Given exercise: Your task is to restate the data word for word.
───── Data excerpt ─────
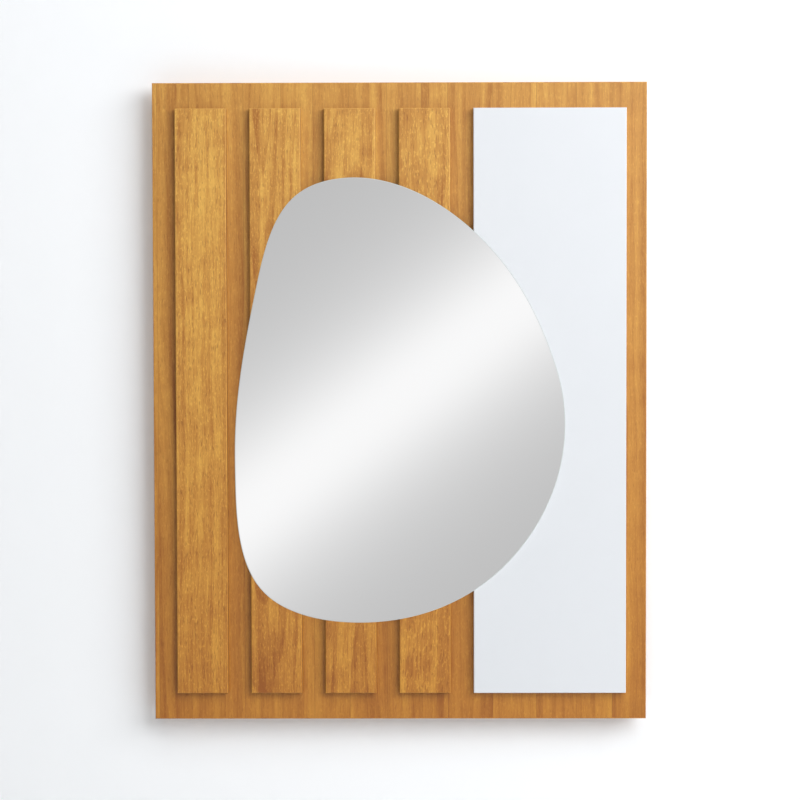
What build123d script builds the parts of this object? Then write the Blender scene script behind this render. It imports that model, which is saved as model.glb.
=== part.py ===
from build123d import *
import os

# A slatted mirror panel for a wall. A banded board stands off the wall on rear battens and carries four slats,
# one wide white panel and a freeform mirror that bridges them. The slats and the panel are glued on,
# the mirror is taped to them, and the battens are screwed. Two keyhole plates hang it on two wall screws.
# X runs to the right, Y into the wall and Z up, in millimetres, and the face looks along -Y.
# The origin lies on the wall plane, midway between the round entries of the two keyholes.

# Board and its edge bands
board_width = 600.0
board_height = 775.0
board_thickness = 15.0
band_thickness = 1.0
band_rounding = 0.8

# Slats and white panel, laid out from the board's left edge
slat_count = 4
slat_width = 62.0
slat_gap = 28.3
face_thickness = 9.0
face_rounding = 1.0
top_margin = 32.0
bottom_margin = 33.0
right_margin = 25.5

# Mirror
mirror_width = 400.0
mirror_height = 540.0
mirror_thickness = 3.0
mirror_arris = 0.8
mirror_rise = 1.5
tape_width = 20.0
tape_thickness = 0.8
tape_inset = 22.0
panel_strip_count = 2
panel_strip_pitch = 48.0

# Rear battens
batten_thickness = 15.0
top_rail_height = 64.0
bottom_rail_height = 50.0
stile_width = 30.0
frame_recess = 20.0
batten_easing = 1.0

# Keyhole plates and the routed pockets behind them
keyhole_spacing = 400.0
entry_radius = 5.25
slot_width = 5.2
slot_travel = 11.0
plate_width = 18.0
plate_height = 56.0
plate_thickness = 2.0
plate_corner = 4.0
plate_easing = 0.3
plate_screw_spacing = 43.0
pocket_width = 14.0
pocket_depth = 9.0

# Soft pads at the lower corners, as thick as the keyhole plates
bumper_radius = 9.0
bumper_easing = 0.5
bumper_inset = 60.0

# Countersunk wood screws, with holes drawn to the crest of the thread that cuts them
screw_radius = 1.75
screw_head_radius = 3.4
batten_screw_length = 25.0
plate_screw_radius = 1.5
plate_screw_head_radius = 2.8
plate_screw_length = 14.0
head_rim = 0.3
head_sink = 0.2
head_seat = 0.05
sink_angle = 90.0
shank_clearance = 0.25
pilot_clearance = 0.05
pilot_spare = 0.8
cross_share = 0.62
cross_width = 0.9
cross_depth = 1.1

# Screws through the battens: along each rail, and one in the middle of each stile
rail_screw_count = 2
rail_screw_edge = 30.0

# Distances of the layers' rear faces from the wall
battens_at = plate_thickness
board_at = battens_at + batten_thickness
face_at = board_at + board_thickness
tape_at = face_at + face_thickness
mirror_at = tape_at + tape_thickness

# Heights, from the keyholes up
plate_z = slot_travel / 2
top_rail_z = plate_z
board_top = top_rail_z + top_rail_height / 2 + frame_recess
board_bottom = board_top - board_height
board_z = (board_top + board_bottom) / 2
top_rail_bottom = top_rail_z - top_rail_height / 2
bottom_rail_z = board_bottom + frame_recess + bottom_rail_height / 2
bottom_rail_top = bottom_rail_z + bottom_rail_height / 2
stile_z = (top_rail_bottom + bottom_rail_top) / 2
face_length = board_height - top_margin - bottom_margin
face_z = board_bottom + bottom_margin + face_length / 2
mirror_z = board_z + mirror_rise

# Places across the width
rail_length = board_width - 2 * frame_recess
stile_length = top_rail_bottom - bottom_rail_top
stile_x = (rail_length - stile_width) / 2
slat_pitch = slat_width + slat_gap
slat_xs = [-board_width / 2 + slat_gap + slat_width / 2 + i * slat_pitch for i in range(slat_count)]
panel_left = -board_width / 2 + slat_gap + slat_count * slat_pitch
panel_right = board_width / 2 - right_margin
panel_width = panel_right - panel_left
panel_x = (panel_left + panel_right) / 2
keyhole_xs = [-keyhole_spacing / 2, keyhole_spacing / 2]


def spread(low, high, count):
    """Evenly spaced places from low to high, both included."""
    return [low + i * (high - low) / (count - 1) for i in range(count)]


def grid(xs, zs):
    """Every pair of a place across the width and a height."""
    return [(x, z) for x in xs for z in zs]


def from_the_rear(points, distance):
    """Drilling places on the plane at a distance from the wall: each hole runs towards the face."""
    planes = [Plane(origin=(x, -distance, z), x_dir=(1, 0, 0), z_dir=(0, 1, 0)) for x, z in points]
    return Locations(*[plane.location for plane in planes])


# Screw places, each used by the screw, its clearance hole and its pilot hole
rail_screw_xs = spread(rail_screw_edge - rail_length / 2, rail_length / 2 - rail_screw_edge, rail_screw_count)
top_rail_points = grid(rail_screw_xs, [top_rail_z])
bottom_rail_points = grid(rail_screw_xs, [bottom_rail_z])
left_stile_points = [(-stile_x, stile_z)]
right_stile_points = [(stile_x, stile_z)]
frame_points = top_rail_points + bottom_rail_points + left_stile_points + right_stile_points
plate_rows = [plate_z - plate_screw_spacing / 2, plate_z + plate_screw_spacing / 2]

# Hole sizes that follow from the screws
clearance_radius = screw_radius + shank_clearance
pilot_radius = screw_radius + pilot_clearance
sink_radius = screw_head_radius + head_rim + head_sink + head_seat
plate_clearance_radius = plate_screw_radius + pilot_clearance
plate_sink_radius = plate_screw_head_radius + head_rim + head_sink + head_seat
frame_pilot_depth = batten_screw_length + head_sink - batten_thickness + pilot_spare
plate_pilot_depth = plate_screw_length + head_sink - plate_thickness + pilot_spare

os.makedirs("parts", exist_ok=True)


# Backing board: the core between the edge bands, with pilot holes for the screws of the battens
with BuildPart() as backing_board:
    with BuildSketch(Plane.XZ.offset(board_at)):
        with Locations((0, board_z)):
            Rectangle(board_width - 2 * band_thickness, board_height - 2 * band_thickness)
    extrude(amount=board_thickness)
    with from_the_rear(frame_points, board_at):
        Hole(radius=pilot_radius, depth=frame_pilot_depth)
backing_board.part.label = "backing_board"
export_step(backing_board.part, "parts/backing_board.step")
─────
Answer:
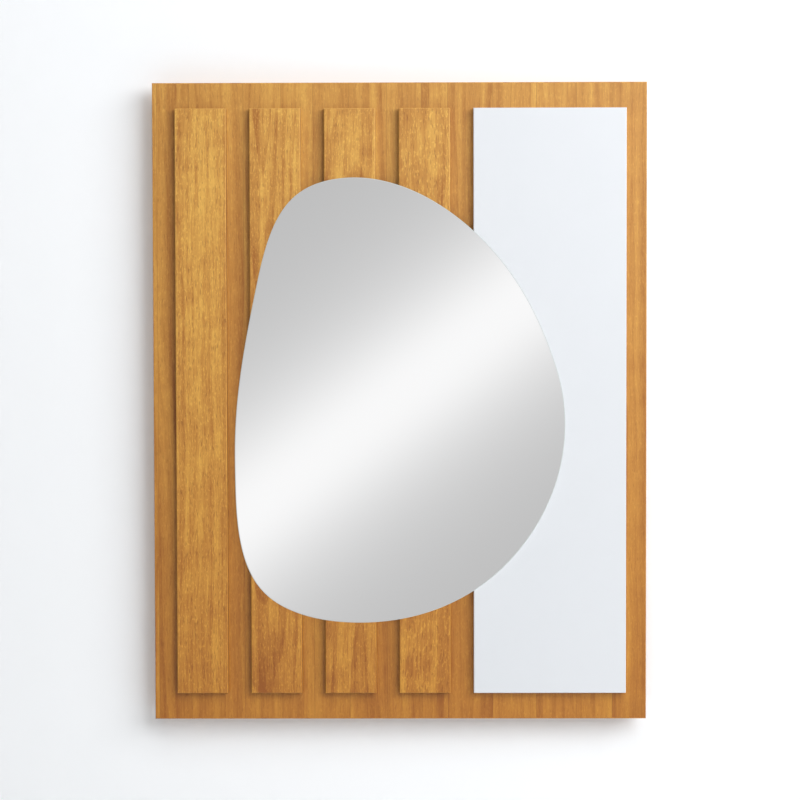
What build123d script builds the parts of this object? Then write the Blender scene script behind this render. It imports that model, which is saved as model.glb.
=== part.py ===
from build123d import *
import os

# A slatted mirror panel for a wall. A banded board stands off the wall on rear battens and carries four slats,
# one wide white panel and a freeform mirror that bridges them. The slats and the panel are glued on,
# the mirror is taped to them, and the battens are screwed. Two keyhole plates hang it on two wall screws.
# X runs to the right, Y into the wall and Z up, in millimetres, and the face looks along -Y.
# The origin lies on the wall plane, midway between the round entries of the two keyholes.

# Board and its edge bands
board_width = 600.0
board_height = 775.0
board_thickness = 15.0
band_thickness = 1.0
band_rounding = 0.8

# Slats and white panel, laid out from the board's left edge
slat_count = 4
slat_width = 62.0
slat_gap = 28.3
face_thickness = 9.0
face_rounding = 1.0
top_margin = 32.0
bottom_margin = 33.0
right_margin = 25.5

# Mirror
mirror_width = 400.0
mirror_height = 540.0
mirror_thickness = 3.0
mirror_arris = 0.8
mirror_rise = 1.5
tape_width = 20.0
tape_thickness = 0.8
tape_inset = 22.0
panel_strip_count = 2
panel_strip_pitch = 48.0

# Rear battens
batten_thickness = 15.0
top_rail_height = 64.0
bottom_rail_height = 50.0
stile_width = 30.0
frame_recess = 20.0
batten_easing = 1.0

# Keyhole plates and the routed pockets behind them
keyhole_spacing = 400.0
entry_radius = 5.25
slot_width = 5.2
slot_travel = 11.0
plate_width = 18.0
plate_height = 56.0
plate_thickness = 2.0
plate_corner = 4.0
plate_easing = 0.3
plate_screw_spacing = 43.0
pocket_width = 14.0
pocket_depth = 9.0

# Soft pads at the lower corners, as thick as the keyhole plates
bumper_radius = 9.0
bumper_easing = 0.5
bumper_inset = 60.0

# Countersunk wood screws, with holes drawn to the crest of the thread that cuts them
screw_radius = 1.75
screw_head_radius = 3.4
batten_screw_length = 25.0
plate_screw_radius = 1.5
plate_screw_head_radius = 2.8
plate_screw_length = 14.0
head_rim = 0.3
head_sink = 0.2
head_seat = 0.05
sink_angle = 90.0
shank_clearance = 0.25
pilot_clearance = 0.05
pilot_spare = 0.8
cross_share = 0.62
cross_width = 0.9
cross_depth = 1.1

# Screws through the battens: along each rail, and one in the middle of each stile
rail_screw_count = 2
rail_screw_edge = 30.0

# Distances of the layers' rear faces from the wall
battens_at = plate_thickness
board_at = battens_at + batten_thickness
face_at = board_at + board_thickness
tape_at = face_at + face_thickness
mirror_at = tape_at + tape_thickness

# Heights, from the keyholes up
plate_z = slot_travel / 2
top_rail_z = plate_z
board_top = top_rail_z + top_rail_height / 2 + frame_recess
board_bottom = board_top - board_height
board_z = (board_top + board_bottom) / 2
top_rail_bottom = top_rail_z - top_rail_height / 2
bottom_rail_z = board_bottom + frame_recess + bottom_rail_height / 2
bottom_rail_top = bottom_rail_z + bottom_rail_height / 2
stile_z = (top_rail_bottom + bottom_rail_top) / 2
face_length = board_height - top_margin - bottom_margin
face_z = board_bottom + bottom_margin + face_length / 2
mirror_z = board_z + mirror_rise

# Places across the width
rail_length = board_width - 2 * frame_recess
stile_length = top_rail_bottom - bottom_rail_top
stile_x = (rail_length - stile_width) / 2
slat_pitch = slat_width + slat_gap
slat_xs = [-board_width / 2 + slat_gap + slat_width / 2 + i * slat_pitch for i in range(slat_count)]
panel_left = -board_width / 2 + slat_gap + slat_count * slat_pitch
panel_right = board_width / 2 - right_margin
panel_width = panel_right - panel_left
panel_x = (panel_left + panel_right) / 2
keyhole_xs = [-keyhole_spacing / 2, keyhole_spacing / 2]


def spread(low, high, count):
    """Evenly spaced places from low to high, both included."""
    return [low + i * (high - low) / (count - 1) for i in range(count)]


def grid(xs, zs):
    """Every pair of a place across the width and a height."""
    return [(x, z) for x in xs for z in zs]


def from_the_rear(points, distance):
    """Drilling places on the plane at a distance from the wall: each hole runs towards the face."""
    planes = [Plane(origin=(x, -distance, z), x_dir=(1, 0, 0), z_dir=(0, 1, 0)) for x, z in points]
    return Locations(*[plane.location for plane in planes])


# Screw places, each used by the screw, its clearance hole and its pilot hole
rail_screw_xs = spread(rail_screw_edge - rail_length / 2, rail_length / 2 - rail_screw_edge, rail_screw_count)
top_rail_points = grid(rail_screw_xs, [top_rail_z])
bottom_rail_points = grid(rail_screw_xs, [bottom_rail_z])
left_stile_points = [(-stile_x, stile_z)]
right_stile_points = [(stile_x, stile_z)]
frame_points = top_rail_points + bottom_rail_points + left_stile_points + right_stile_points
plate_rows = [plate_z - plate_screw_spacing / 2, plate_z + plate_screw_spacing / 2]

# Hole sizes that follow from the screws
clearance_radius = screw_radius + shank_clearance
pilot_radius = screw_radius + pilot_clearance
sink_radius = screw_head_radius + head_rim + head_sink + head_seat
plate_clearance_radius = plate_screw_radius + pilot_clearance
plate_sink_radius = plate_screw_head_radius + head_rim + head_sink + head_seat
frame_pilot_depth = batten_screw_length + head_sink - batten_thickness + pilot_spare
plate_pilot_depth = plate_screw_length + head_sink - plate_thickness + pilot_spare

os.makedirs("parts", exist_ok=True)


# Backing board: the core between the edge bands, with pilot holes for the screws of the battens
with BuildPart() as backing_board:
    with BuildSketch(Plane.XZ.offset(board_at)):
        with Locations((0, board_z)):
            Rectangle(board_width - 2 * band_thickness, board_height - 2 * band_thickness)
    extrude(amount=board_thickness)
    with from_the_rear(frame_points, board_at):
        Hole(radius=pilot_radius, depth=frame_pilot_depth)
backing_board.part.label = "backing_board"
export_step(backing_board.part, "parts/backing_board.step")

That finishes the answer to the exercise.